### YOUR GOAL
Return, word for word, the lines from the line holding "build_housing()" through the line holding "zip(*points))), Vector(map(max, zip(*points)))". Include both end lines and no others.

### Rows from a 3D modeling dataset
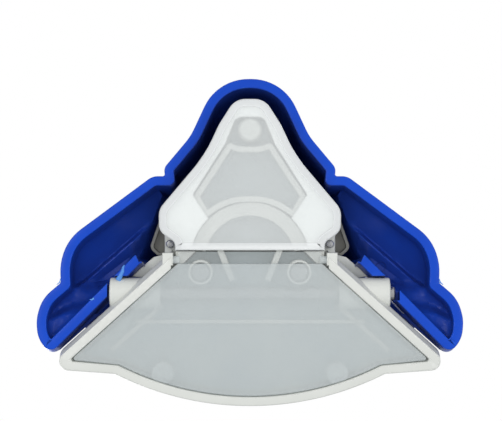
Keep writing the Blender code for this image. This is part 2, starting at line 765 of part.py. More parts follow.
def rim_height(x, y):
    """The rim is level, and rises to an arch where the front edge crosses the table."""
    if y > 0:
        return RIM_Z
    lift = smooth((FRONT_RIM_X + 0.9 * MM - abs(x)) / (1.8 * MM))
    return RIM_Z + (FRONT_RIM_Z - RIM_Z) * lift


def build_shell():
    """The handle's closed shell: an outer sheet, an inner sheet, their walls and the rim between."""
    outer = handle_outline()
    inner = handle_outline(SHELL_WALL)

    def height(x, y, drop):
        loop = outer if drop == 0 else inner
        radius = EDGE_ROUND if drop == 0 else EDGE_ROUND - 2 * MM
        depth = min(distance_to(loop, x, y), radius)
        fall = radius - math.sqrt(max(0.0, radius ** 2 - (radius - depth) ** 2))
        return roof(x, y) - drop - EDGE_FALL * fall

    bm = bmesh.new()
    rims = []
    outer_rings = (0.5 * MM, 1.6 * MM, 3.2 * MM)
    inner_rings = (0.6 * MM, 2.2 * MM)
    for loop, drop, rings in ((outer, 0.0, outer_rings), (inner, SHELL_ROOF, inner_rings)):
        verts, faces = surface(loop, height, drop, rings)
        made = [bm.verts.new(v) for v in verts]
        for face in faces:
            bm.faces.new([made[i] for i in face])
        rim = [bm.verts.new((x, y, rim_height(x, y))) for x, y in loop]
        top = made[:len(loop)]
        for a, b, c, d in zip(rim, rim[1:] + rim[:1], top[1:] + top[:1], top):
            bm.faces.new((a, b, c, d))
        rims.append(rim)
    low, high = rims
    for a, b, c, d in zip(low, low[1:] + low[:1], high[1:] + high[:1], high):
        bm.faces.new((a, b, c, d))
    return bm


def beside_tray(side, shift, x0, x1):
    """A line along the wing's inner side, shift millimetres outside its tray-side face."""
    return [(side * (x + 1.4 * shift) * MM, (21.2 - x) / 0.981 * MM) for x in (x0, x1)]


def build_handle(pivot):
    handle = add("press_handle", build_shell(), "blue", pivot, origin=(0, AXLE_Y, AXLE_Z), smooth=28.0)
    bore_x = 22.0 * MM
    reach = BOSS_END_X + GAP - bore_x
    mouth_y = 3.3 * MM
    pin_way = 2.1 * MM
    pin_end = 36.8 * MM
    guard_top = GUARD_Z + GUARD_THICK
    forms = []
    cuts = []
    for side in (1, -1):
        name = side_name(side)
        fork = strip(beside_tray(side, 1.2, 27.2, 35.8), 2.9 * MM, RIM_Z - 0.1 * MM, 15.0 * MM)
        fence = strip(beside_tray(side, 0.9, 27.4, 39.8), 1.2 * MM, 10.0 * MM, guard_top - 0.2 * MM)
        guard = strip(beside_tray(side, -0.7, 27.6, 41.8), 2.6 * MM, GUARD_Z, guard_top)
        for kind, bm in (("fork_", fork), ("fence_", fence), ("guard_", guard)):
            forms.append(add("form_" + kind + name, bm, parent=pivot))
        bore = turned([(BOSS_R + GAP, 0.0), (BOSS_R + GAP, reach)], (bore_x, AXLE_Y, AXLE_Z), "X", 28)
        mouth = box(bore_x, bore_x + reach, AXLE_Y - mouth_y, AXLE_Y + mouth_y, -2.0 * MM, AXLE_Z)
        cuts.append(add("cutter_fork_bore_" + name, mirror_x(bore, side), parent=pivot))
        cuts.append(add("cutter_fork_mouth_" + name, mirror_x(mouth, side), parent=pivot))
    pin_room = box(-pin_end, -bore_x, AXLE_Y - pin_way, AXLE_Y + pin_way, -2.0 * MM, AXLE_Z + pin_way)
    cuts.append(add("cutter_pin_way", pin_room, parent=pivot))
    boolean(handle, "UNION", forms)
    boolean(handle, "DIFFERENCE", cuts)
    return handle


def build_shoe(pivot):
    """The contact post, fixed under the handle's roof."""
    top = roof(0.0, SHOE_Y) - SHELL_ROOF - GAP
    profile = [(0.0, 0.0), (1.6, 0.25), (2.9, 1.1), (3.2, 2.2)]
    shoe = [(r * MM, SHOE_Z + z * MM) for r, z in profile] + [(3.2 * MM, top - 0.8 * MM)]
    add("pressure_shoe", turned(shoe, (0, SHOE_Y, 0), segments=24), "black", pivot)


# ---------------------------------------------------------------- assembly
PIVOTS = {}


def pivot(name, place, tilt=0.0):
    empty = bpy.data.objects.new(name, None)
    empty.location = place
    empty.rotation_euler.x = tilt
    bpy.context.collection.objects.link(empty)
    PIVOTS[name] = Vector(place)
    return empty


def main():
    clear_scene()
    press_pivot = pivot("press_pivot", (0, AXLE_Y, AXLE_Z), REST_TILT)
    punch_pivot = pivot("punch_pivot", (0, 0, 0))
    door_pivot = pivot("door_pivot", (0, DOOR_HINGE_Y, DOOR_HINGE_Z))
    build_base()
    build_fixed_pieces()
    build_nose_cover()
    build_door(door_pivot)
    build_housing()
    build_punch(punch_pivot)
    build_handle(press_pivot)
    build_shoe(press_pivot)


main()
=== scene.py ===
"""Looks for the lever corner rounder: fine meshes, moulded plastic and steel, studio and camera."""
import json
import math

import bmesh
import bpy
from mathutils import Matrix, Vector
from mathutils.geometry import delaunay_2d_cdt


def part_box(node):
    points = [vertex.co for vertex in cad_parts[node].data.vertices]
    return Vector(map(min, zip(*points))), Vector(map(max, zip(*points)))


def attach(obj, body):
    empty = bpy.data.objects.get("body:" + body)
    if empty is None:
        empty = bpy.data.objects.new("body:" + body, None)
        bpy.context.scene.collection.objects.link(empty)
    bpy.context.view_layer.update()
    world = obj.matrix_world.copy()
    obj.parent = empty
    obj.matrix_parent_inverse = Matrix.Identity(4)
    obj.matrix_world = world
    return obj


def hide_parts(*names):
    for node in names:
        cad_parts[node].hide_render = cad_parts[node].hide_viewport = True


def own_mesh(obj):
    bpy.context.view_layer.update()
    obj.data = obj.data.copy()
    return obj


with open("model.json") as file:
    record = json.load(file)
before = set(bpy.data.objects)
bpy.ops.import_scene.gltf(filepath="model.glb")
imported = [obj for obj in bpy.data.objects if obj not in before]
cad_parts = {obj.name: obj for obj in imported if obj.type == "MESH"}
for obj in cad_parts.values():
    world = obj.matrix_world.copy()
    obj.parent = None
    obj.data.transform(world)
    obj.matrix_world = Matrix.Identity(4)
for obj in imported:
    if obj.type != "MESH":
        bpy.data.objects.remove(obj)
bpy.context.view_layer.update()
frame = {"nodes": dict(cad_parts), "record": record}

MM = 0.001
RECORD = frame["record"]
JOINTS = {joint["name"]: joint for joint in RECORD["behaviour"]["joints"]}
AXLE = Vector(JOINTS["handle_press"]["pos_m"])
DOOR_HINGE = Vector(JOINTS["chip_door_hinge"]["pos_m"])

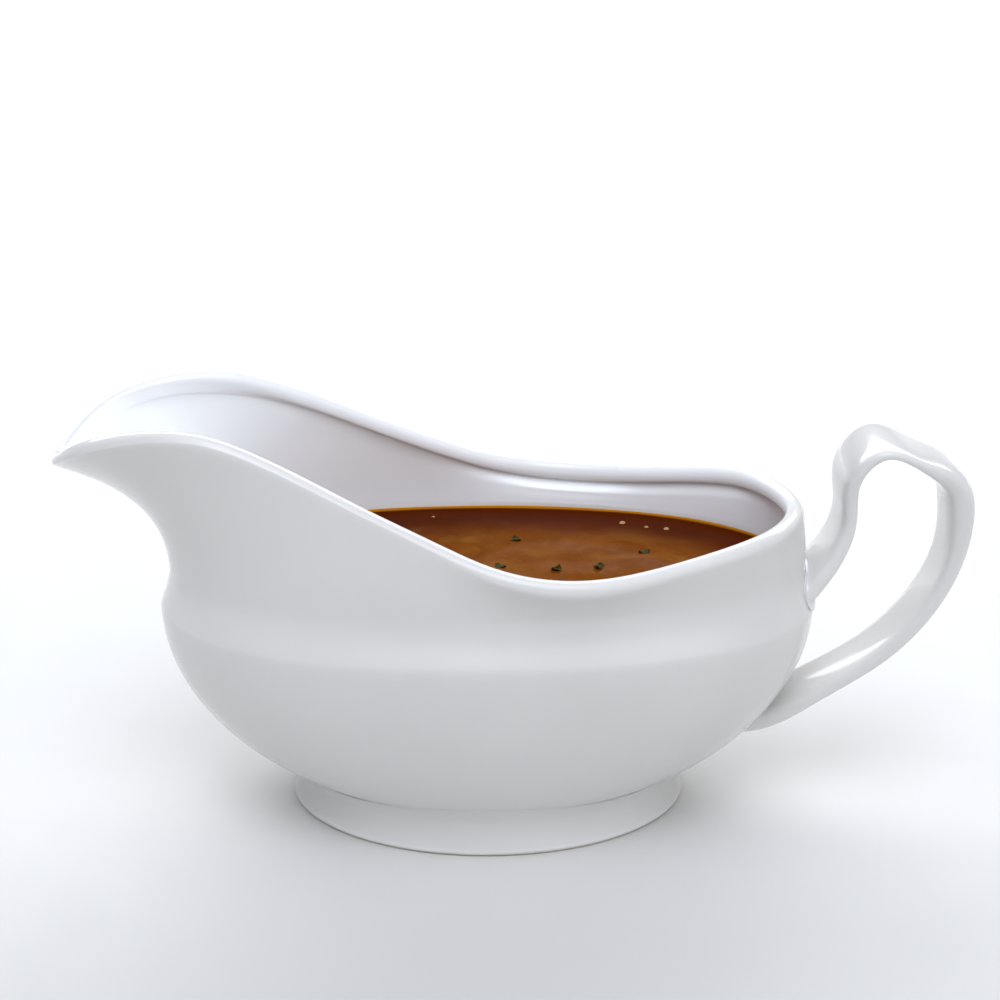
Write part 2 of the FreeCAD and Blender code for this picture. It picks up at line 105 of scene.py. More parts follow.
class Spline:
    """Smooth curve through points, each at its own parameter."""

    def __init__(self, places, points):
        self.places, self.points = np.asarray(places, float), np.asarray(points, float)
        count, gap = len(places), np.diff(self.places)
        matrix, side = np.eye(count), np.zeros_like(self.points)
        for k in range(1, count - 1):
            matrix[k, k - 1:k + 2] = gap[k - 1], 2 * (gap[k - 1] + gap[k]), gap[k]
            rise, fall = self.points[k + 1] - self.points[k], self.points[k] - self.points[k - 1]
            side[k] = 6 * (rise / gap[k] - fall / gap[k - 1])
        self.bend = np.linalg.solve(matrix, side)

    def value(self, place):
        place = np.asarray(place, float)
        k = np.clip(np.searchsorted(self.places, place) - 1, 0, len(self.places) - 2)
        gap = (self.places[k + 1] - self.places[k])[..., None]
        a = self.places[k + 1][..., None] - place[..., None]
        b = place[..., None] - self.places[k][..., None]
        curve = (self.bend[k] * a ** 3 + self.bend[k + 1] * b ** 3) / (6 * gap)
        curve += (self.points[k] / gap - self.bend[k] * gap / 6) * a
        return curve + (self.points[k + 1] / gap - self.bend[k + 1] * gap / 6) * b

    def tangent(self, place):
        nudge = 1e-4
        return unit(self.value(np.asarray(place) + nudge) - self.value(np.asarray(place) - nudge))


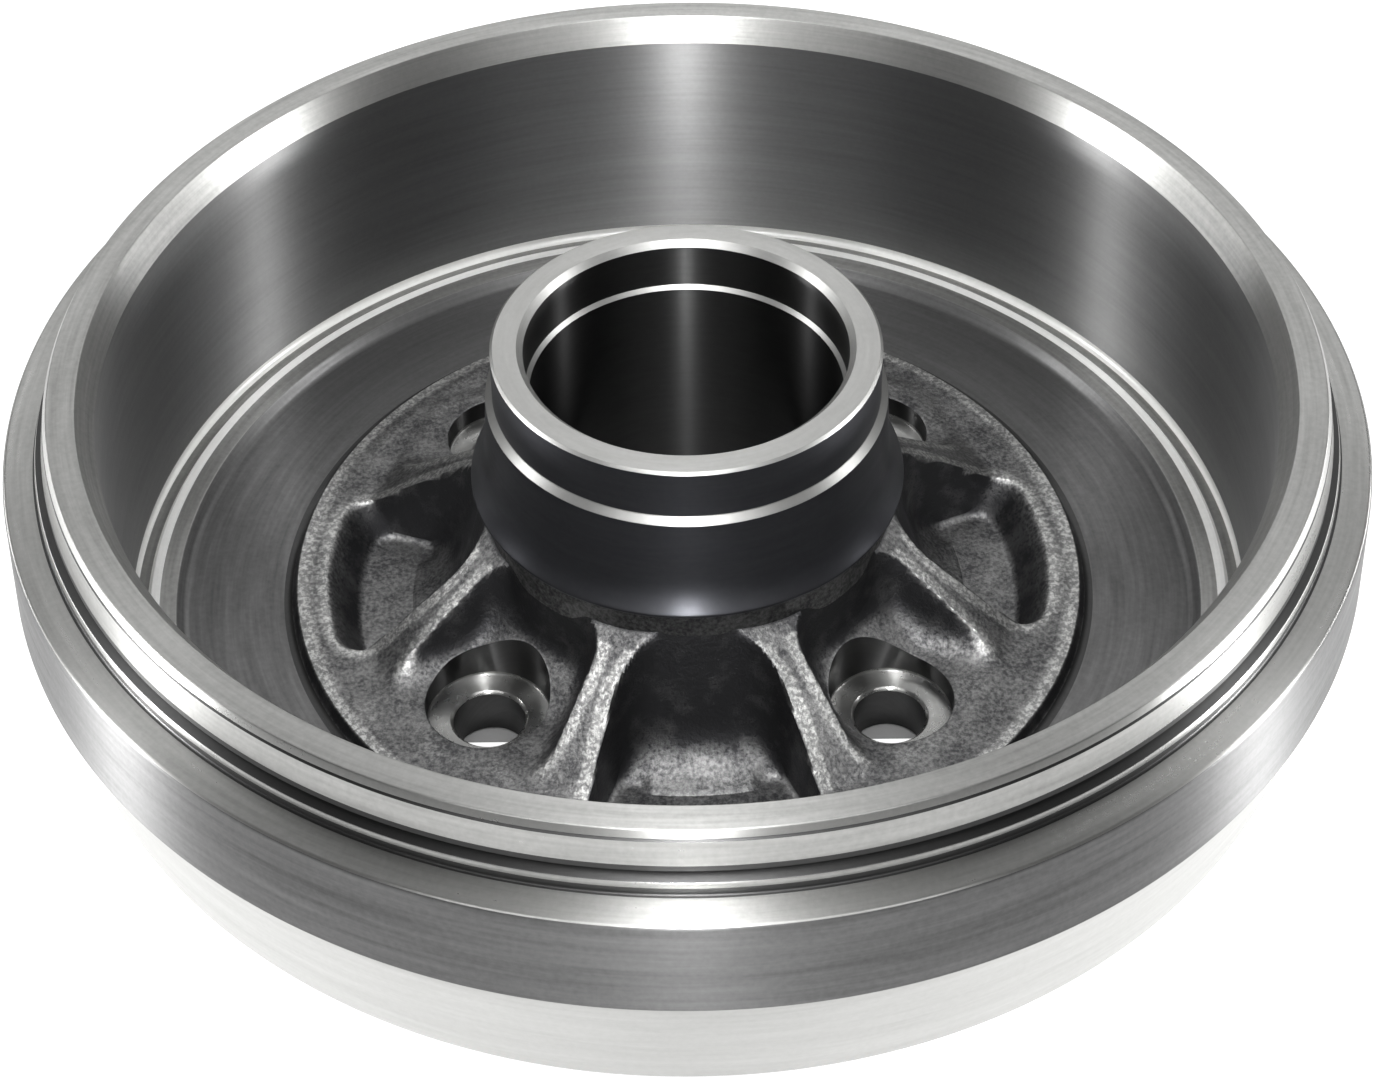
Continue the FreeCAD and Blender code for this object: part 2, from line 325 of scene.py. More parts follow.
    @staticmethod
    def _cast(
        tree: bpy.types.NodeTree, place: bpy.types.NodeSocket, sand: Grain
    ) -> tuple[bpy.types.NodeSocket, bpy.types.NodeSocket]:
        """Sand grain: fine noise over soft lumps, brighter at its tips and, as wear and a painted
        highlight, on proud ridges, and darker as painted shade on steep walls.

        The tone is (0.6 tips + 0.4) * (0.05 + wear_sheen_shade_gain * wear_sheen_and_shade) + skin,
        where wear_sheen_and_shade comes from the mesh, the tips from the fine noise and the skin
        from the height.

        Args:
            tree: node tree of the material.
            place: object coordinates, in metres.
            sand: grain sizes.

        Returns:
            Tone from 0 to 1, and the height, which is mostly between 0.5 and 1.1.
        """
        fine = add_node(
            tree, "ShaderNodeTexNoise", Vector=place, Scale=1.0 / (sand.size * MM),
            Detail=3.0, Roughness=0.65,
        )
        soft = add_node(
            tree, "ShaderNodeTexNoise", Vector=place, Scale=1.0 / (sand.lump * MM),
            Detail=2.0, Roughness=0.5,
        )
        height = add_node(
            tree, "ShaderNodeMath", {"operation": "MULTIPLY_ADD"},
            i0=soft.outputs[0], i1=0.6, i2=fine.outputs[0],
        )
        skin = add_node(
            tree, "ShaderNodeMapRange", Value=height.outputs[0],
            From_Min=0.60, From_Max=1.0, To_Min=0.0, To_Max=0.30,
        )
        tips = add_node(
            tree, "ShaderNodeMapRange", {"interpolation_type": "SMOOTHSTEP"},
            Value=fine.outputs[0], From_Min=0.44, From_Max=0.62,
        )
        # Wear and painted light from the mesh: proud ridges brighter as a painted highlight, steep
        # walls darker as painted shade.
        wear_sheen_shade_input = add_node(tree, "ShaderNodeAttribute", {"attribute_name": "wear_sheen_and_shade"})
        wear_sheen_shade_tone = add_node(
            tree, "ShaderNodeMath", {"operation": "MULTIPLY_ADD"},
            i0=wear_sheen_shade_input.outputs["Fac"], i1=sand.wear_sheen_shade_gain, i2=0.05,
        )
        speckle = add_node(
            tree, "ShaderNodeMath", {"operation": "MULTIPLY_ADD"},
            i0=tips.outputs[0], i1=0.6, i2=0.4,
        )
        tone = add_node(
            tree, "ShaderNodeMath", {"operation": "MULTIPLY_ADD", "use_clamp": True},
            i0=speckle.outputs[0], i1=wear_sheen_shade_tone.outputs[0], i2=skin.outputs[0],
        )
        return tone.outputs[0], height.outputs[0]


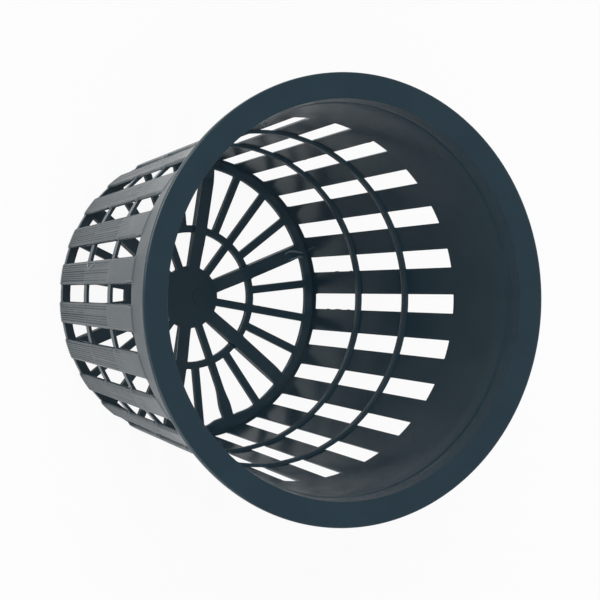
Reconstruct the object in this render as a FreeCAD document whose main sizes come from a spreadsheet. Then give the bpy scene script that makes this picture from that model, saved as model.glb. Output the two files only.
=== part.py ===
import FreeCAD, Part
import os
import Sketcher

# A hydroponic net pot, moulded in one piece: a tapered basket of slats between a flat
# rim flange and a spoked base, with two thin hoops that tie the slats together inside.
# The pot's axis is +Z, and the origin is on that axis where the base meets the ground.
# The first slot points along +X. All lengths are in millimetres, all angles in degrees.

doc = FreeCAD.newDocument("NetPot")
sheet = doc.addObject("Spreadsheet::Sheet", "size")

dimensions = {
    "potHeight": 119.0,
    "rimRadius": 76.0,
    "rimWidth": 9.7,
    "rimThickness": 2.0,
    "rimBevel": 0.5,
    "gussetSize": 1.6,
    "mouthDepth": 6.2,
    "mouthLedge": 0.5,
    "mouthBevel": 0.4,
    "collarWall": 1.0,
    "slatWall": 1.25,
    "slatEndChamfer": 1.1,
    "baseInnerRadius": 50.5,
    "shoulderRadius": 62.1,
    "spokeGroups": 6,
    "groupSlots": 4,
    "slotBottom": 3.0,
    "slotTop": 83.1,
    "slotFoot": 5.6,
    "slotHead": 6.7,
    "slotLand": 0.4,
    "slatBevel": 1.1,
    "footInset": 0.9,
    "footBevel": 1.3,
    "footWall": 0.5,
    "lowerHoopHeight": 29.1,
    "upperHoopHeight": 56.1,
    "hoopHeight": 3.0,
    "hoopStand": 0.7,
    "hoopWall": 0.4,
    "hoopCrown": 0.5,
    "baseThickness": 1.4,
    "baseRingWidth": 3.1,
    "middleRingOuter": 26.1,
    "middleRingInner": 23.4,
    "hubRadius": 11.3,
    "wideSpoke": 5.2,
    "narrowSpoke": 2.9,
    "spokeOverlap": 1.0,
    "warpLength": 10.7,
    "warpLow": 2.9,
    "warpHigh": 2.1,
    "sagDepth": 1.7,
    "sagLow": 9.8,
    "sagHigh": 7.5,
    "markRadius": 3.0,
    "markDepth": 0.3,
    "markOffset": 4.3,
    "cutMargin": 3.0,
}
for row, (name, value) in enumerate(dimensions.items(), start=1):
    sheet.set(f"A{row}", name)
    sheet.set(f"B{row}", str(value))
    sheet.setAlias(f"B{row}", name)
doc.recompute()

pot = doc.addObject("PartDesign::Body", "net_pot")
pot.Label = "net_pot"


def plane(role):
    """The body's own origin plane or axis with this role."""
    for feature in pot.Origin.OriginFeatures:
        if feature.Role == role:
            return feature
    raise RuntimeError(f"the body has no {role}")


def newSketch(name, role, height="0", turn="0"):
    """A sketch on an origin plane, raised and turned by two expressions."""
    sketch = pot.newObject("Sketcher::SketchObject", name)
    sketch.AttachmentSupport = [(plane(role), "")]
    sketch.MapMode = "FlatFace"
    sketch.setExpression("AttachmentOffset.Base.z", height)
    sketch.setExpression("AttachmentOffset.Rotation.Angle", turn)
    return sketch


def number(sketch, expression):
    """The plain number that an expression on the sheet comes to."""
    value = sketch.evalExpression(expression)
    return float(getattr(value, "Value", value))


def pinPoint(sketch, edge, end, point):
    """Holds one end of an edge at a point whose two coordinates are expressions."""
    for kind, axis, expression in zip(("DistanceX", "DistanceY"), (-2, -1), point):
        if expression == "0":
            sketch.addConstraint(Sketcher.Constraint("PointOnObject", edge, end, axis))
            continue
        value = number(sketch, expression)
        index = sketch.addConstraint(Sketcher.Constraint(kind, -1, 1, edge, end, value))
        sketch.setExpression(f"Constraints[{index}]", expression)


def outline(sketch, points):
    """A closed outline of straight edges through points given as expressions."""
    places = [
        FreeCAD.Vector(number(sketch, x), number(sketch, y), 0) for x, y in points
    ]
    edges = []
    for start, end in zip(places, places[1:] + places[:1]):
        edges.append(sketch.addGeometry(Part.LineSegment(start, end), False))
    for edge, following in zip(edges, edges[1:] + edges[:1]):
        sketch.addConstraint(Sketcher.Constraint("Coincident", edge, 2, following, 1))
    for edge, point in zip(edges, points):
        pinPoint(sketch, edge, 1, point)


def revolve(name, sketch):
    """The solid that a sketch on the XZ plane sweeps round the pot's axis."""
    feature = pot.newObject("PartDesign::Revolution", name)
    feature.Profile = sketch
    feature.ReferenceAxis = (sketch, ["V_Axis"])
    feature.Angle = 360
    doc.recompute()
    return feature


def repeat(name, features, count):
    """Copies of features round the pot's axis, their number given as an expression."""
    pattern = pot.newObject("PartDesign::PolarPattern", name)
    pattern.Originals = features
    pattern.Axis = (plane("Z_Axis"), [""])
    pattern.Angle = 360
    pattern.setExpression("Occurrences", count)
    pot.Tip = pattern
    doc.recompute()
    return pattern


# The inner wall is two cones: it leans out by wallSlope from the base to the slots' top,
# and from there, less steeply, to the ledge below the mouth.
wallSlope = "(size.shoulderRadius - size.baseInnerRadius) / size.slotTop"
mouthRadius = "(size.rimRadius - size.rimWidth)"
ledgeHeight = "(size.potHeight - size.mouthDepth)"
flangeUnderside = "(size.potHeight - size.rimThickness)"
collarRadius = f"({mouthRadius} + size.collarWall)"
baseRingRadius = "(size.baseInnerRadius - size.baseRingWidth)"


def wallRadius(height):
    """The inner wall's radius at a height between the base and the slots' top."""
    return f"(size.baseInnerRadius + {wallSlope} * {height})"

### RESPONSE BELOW
    build_housing()
    build_punch(punch_pivot)
    build_handle(press_pivot)
    build_shoe(press_pivot)


main()
=== scene.py ===
"""Looks for the lever corner rounder: fine meshes, moulded plastic and steel, studio and camera."""
import json
import math

import bmesh
import bpy
from mathutils import Matrix, Vector
from mathutils.geometry import delaunay_2d_cdt


def part_box(node):
    points = [vertex.co for vertex in cad_parts[node].data.vertices]
    return Vector(map(min, zip(*points))), Vector(map(max, zip(*points)))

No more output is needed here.